● **Recorded information**

= = = =

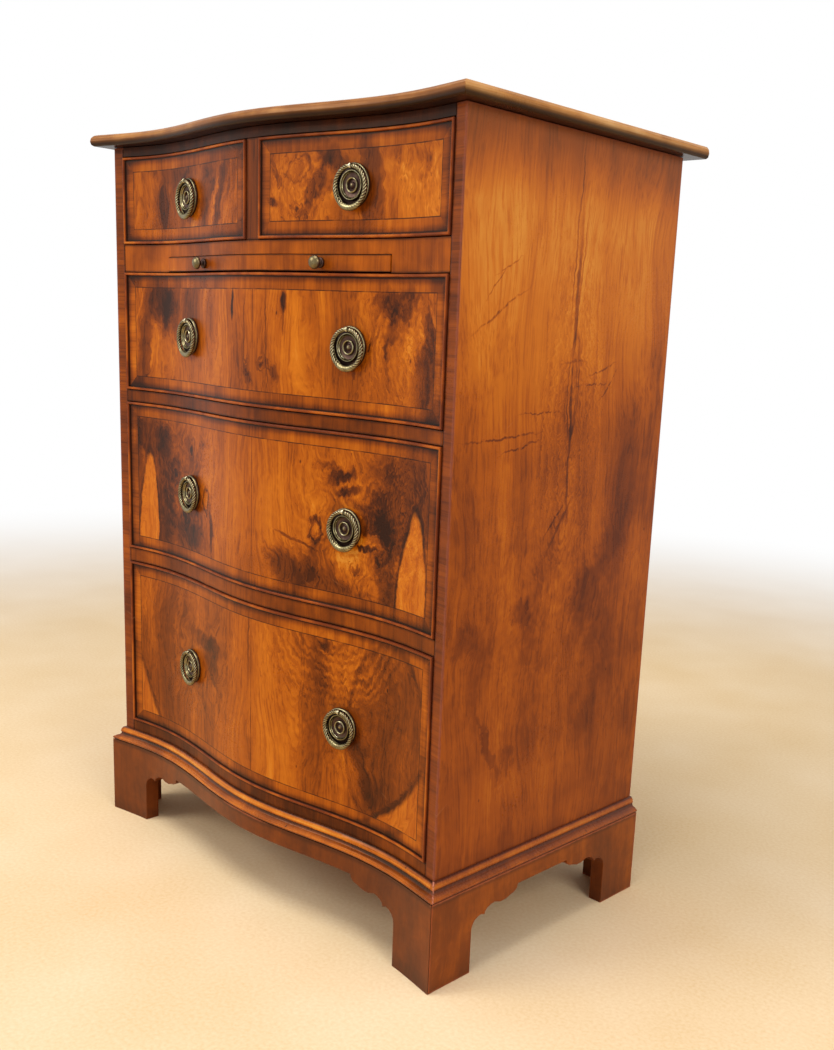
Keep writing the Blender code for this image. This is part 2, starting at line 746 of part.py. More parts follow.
def square_on(obj, x, z, proud, lift):
    """Turn a piece so that its Z stands square on the front at x, lifted off it."""
    turn = facing(x)
    out = Vector((math.sin(turn), -math.cos(turn), 0.0))
    obj.location = Vector((x, front_y(x, proud), z)) + out * lift
    obj.rotation_euler = (math.pi / 2, 0.0, turn)


def finished(turning, name, finish):
    """The mesh of a turned piece with what is joined to it, ready to be shared by its copies."""
    hide_cutter(turning)
    mesh = evaluated_mesh(turning)
    mesh.name = name
    mesh.materials.clear()
    mesh.materials.append(finish)
    mesh.shade_smooth()
    mesh.set_sharp_from_angle(angle=math.radians(40))
    return mesh


def plate_mesh():
    """The backplate with the ring's eye, and the stud and nut that hold it to the drawer front."""
    disc = turned("pull_plate_disc", plate_profile(), PLATE_STEPS)
    eye_radius = RING_WIRE + EYE_PLAY + EYE_WIRE
    place = (0.0, EYE_HEIGHT, ring_standoff())
    combine(disc, ring_mesh("pull_eye", eye_radius, EYE_WIRE, EYE_STEPS, math.pi / 2, place), "UNION")
    x = PULL_SPACING / 2
    turn = abs(facing(x))
    wood = (FRONT + DRAWER_BLOCK - front_y(x)) / math.cos(turn)
    seat = -SEAT_GAP - wood - NUT_RADIUS * math.tan(turn) - GLUE_GAP
    stud_end = seat - NUT_THICK - STUD_END
    combine(disc, rod("pull_stud", STUD_RADIUS, stud_end, MOAT_HEIGHT), "UNION")
    combine(disc, rod("pull_nut", NUT_RADIUS, seat - NUT_THICK, seat, sides=6), "UNION")
    return finished(disc, "pull_plate", BRASS["plate"])


def bail_mesh():
    """The ring, with its hinge at the origin."""
    bail = ring_mesh("pull_ring", RING_RADIUS, RING_WIRE, RING_STEPS, 0.0, (0.0, -RING_RADIUS, 0.0))
    return finished(bail, "pull_ring", BRASS["ring"])


def make_pull(name, x, z, front, empty, meshes):
    """A plate bolted through the drawer front, and its ring, whose origin is on its hinge."""
    plate, ring = (new_object(f"{name[0]}_pull_{kind}{name[1]}", meshes[kind]) for kind in ("plate", "ring"))
    square_on(plate, x, z, 0.0, SEAT_GAP)
    square_on(ring, x, z + EYE_HEIGHT, 0.0, SEAT_GAP + ring_standoff())
    hang(plate, empty)
    hang(ring, empty)
    bore = rod(f"{name[0]}_bore{name[1]}", STUD_RADIUS + GLUE_GAP, -DRAWER_BLOCK - THROUGH, THROUGH)
    square_on(bore, x, z, 0.0, 0.0)
    combine(front, bore, "DIFFERENCE")


def knob_profile():
    """(radius, height) of the turned knob, from its head down to its flange and spigot."""
    half = KNOB_HEAD_THICK / 2
    profile = arc((0.0, KNOB_LENGTH - half), KNOB_HEAD_RADIUS, half, 90, -60, 5)
    profile.append((KNOB_NECK_RADIUS, KNOB_LENGTH - KNOB_HEAD_THICK))
    spread = KNOB_FLANGE_RADIUS - KNOB_NECK_RADIUS
    profile += arc((KNOB_FLANGE_RADIUS, KNOB_FLANGE_THICK), spread, KNOB_FLANGE_THICK / 2, 180, 270, 2)
    profile.append((KNOB_FLANGE_RADIUS, 0.0))
    profile.append((KNOB_SPIGOT_RADIUS, 0.0))
    profile.append((KNOB_SPIGOT_RADIUS, -KNOB_SPIGOT_LENGTH))
    profile.append((0.0, -KNOB_SPIGOT_LENGTH))
    return profile


def make_slide():
    reach = SLIDE_WIDTH / 2
    back = BACK_FACE - SLIDE_BACK_ROOM
    outline = front_line(-reach, reach, SLIDE_PROUD) + [(reach, back), (-reach, back)]
    board = plank("brushing_slide", outline, "Z", SLIDE_BASE, SLIDE_BASE + SLIDE_THICK, YEW["slide"])
    middle = SLIDE_BASE + SLIDE_THICK / 2
    empty = anchor("slide", (0.0, FRONT, middle))
    hang(board, empty)
    mesh = finished(turned("knob_turning", knob_profile(), KNOB_STEPS), "slide_knob", BRASS["knob"])
    for side, hand in ((-1, "left"), (1, "right")):
        x = side * KNOB_SPACING / 2
        knob = new_object("slide_knob_" + hand, mesh)
        square_on(knob, x, middle, SLIDE_PROUD, GLUE_GAP)
        hang(knob, empty)
        depth = KNOB_SPIGOT_LENGTH + GLUE_GAP
        hole = rod("knob_hole_" + hand, KNOB_SPIGOT_RADIUS + GLUE_GAP, -depth, THROUGH, KNOB_STEPS)
        square_on(hole, x, middle, SLIDE_PROUD, 0.0)
        combine(board, hole, "DIFFERENCE")


def make_drawers():
    meshes = {"plate": plate_mesh(), "ring": bail_mesh()}
    half_pull = PULL_SPACING / 2
    gap = DIVIDER_THICK / 2
    shorts = (("left_short", -1), ("right_short", 1))
    for name, side in shorts:
        x = tuple(sorted((side * gap, side * INSIDE)))
        z = (SHORT_LEVEL, TOP_RAIL_LEVEL)
        front, empty = make_drawer(name, x, z)
        middle = (z[0] + z[1]) / 2 - SHORT_PULL_DROP
        make_pull((name, ""), side * half_pull, middle, front, empty, meshes)
    longs = (
        ("upper_long", UPPER_LEVEL, UPPER_OPENING, UPPER_PULL_DROP),
        ("middle_long", MIDDLE_LEVEL, MIDDLE_OPENING, MIDDLE_PULL_DROP),
        ("lower_long", LOWER_LEVEL, LOWER_OPENING, LOWER_PULL_DROP),
    )
    for name, level, opening, drop in longs:
        front, empty = make_drawer(name, (-INSIDE, INSIDE), (level, level + opening))
        middle = level + opening / 2 - drop
        for side, hand in ((-1, "_left"), (1, "_right")):
            make_pull((name, hand), side * half_pull, middle, front, empty, meshes)


make_top_board()
make_side_panels()
make_back_panel()
make_rails()
make_bottom_board()
make_slide_rail()
make_slide_bearer()
make_divider()
make_base_moulding()
make_plinth()
make_drawers()
make_slide()
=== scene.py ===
"""Looks of a serpentine chest of drawers in yew, with cockbeaded fronts, ring pulls and a brushing slide.

Metres, +Z up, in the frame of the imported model: the front faces -Y and the floor is at 0. Shader colours
are written as screen values from 0 to 255.
"""

import json
import math
from functools import partialmethod

import bmesh
import bpy
from mathutils import Matrix, Vector

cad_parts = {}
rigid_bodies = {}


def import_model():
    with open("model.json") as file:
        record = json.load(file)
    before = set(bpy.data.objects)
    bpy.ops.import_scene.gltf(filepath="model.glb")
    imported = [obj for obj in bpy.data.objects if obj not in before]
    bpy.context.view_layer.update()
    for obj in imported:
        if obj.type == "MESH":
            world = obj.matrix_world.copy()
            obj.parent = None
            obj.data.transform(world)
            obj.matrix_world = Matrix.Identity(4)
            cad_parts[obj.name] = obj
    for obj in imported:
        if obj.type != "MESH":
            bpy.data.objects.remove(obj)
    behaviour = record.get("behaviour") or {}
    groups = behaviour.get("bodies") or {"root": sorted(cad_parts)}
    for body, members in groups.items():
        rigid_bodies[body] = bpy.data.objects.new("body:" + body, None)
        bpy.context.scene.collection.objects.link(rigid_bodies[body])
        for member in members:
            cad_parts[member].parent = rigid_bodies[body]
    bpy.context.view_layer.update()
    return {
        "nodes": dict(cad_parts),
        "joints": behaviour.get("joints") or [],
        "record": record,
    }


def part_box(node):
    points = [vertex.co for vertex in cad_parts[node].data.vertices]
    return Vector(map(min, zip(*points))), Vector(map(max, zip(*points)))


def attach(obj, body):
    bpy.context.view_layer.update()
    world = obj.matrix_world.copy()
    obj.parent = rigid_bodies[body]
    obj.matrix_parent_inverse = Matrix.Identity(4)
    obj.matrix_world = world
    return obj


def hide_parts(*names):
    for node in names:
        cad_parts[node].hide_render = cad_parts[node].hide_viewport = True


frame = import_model()

# The serpentine front, read from the boards that follow it
SIDE_LOW, SIDE_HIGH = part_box("side_panel_right")
HALF = SIDE_HIGH.x
INSIDE = SIDE_LOW.x
FRONT = SIDE_LOW.y
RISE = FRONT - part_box("middle_rail")[0].y
DIP = 0.69
VENEER = 0.0012
UP = Vector((0.0, 0.0, 1.0))

# Layout of a drawer front, from its edge inwards
BEAD_WIDTH = 0.0030
GROOVE_WIDTH = 0.0006
BAND_END = 0.0155
STRINGING = 0.0007
BEAD_DEPTH = 0.0075

# How wide the top's crossbanding is
TOP_BAND = 0.032

# Ring pulls, in the hinge's own frame: X along the front, Y up, Z out
PLATE_RADIUS = 0.0192
MOAT_INSIDE = 0.0132
MOAT_OUTSIDE = 0.0175
EYE_DROP = 0.0160
STANDOFF = 0.0056
RING_RADIUS = 0.0176
RING_WIRE = 0.0022
ROPE_NOTCHES = 38
ROPE_DEPTH = 0.0011
FOOT_SWELL = 0.32
ROPE_TWIST = 4
NECK_WIRE = 0.0011
NECK_ARC = 7.0
NECK_END = 12.0
EYE_RADIUS = 0.0019
EYE_THICK = 0.0012
EYE_WIDTH = 0.0028
SHANK_RADIUS = 0.0013
STUD_RADIUS = 0.0020
NUT_RADIUS = 0.0045
NUT_THICK = 0.0030
STUD_END = 0.0020
PLATE_INSIDE = 0.0010

# The slide's knobs: their length with the spigot, and how far they stand out
KNOB_SPAN = 0.0225
KNOB_PROUD = 0.0125

# Camera
CAMERA_PLACE = (0.9392, -0.8295, 0.5966)
CAMERA_YAW = 42.283
CAMERA_PITCH = -12.775
CAMERA_ROLL = 2.968
CAMERA_LENS = 38.84
CAMERA_SHIFT = (-0.0690, 0.0641)


def tint(red, green, blue):
    """A screen colour as the linear values that shaders take."""

    def straight(value):
        share = value / 255
        return share / 12.92 if share <= 0.04045 else ((share + 0.055) / 1.055) ** 2.4

    return (straight(red), straight(green), straight(blue), 1.0)


def shades(*stops):
    """A ramp's stops from (place, red, green, blue) rows."""
    return tuple((place, tint(*colour)) for place, *colour in stops)


def linked(name, data):
    """A new object in the scene."""
    made = bpy.data.objects.new(name, data)
    bpy.context.scene.collection.objects.link(made)
    return made


def placed(origin, *axes):
    """The matrix that puts a thing at an origin with its own X, Y and Z along three axes."""
    return Matrix.Translation(origin) @ Matrix(axes).transposed().to_4x4()


# Shader wiring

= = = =

● **Set exercise**
In the listing above, find the line with "make_top_board()" and the line with "bpy.context.scene.collection.objects.link(rigid_bodies[body])", then print exactly those two lines and every line between them, and nothing more.

● **Response to the exercise**
make_top_board()
make_side_panels()
make_back_panel()
make_rails()
make_bottom_board()
make_slide_rail()
make_slide_bearer()
make_divider()
make_base_moulding()
make_plinth()
make_drawers()
make_slide()
=== scene.py ===
"""Looks of a serpentine chest of drawers in yew, with cockbeaded fronts, ring pulls and a brushing slide.

Metres, +Z up, in the frame of the imported model: the front faces -Y and the floor is at 0. Shader colours
are written as screen values from 0 to 255.
"""

import json
import math
from functools import partialmethod

import bmesh
import bpy
from mathutils import Matrix, Vector

cad_parts = {}
rigid_bodies = {}


def import_model():
    with open("model.json") as file:
        record = json.load(file)
    before = set(bpy.data.objects)
    bpy.ops.import_scene.gltf(filepath="model.glb")
    imported = [obj for obj in bpy.data.objects if obj not in before]
    bpy.context.view_layer.update()
    for obj in imported:
        if obj.type == "MESH":
            world = obj.matrix_world.copy()
            obj.parent = None
            obj.data.transform(world)
            obj.matrix_world = Matrix.Identity(4)
            cad_parts[obj.name] = obj
    for obj in imported:
        if obj.type != "MESH":
            bpy.data.objects.remove(obj)
    behaviour = record.get("behaviour") or {}
    groups = behaviour.get("bodies") or {"root": sorted(cad_parts)}
    for body, members in groups.items():
        rigid_bodies[body] = bpy.data.objects.new("body:" + body, None)
        bpy.context.scene.collection.objects.link(rigid_bodies[body])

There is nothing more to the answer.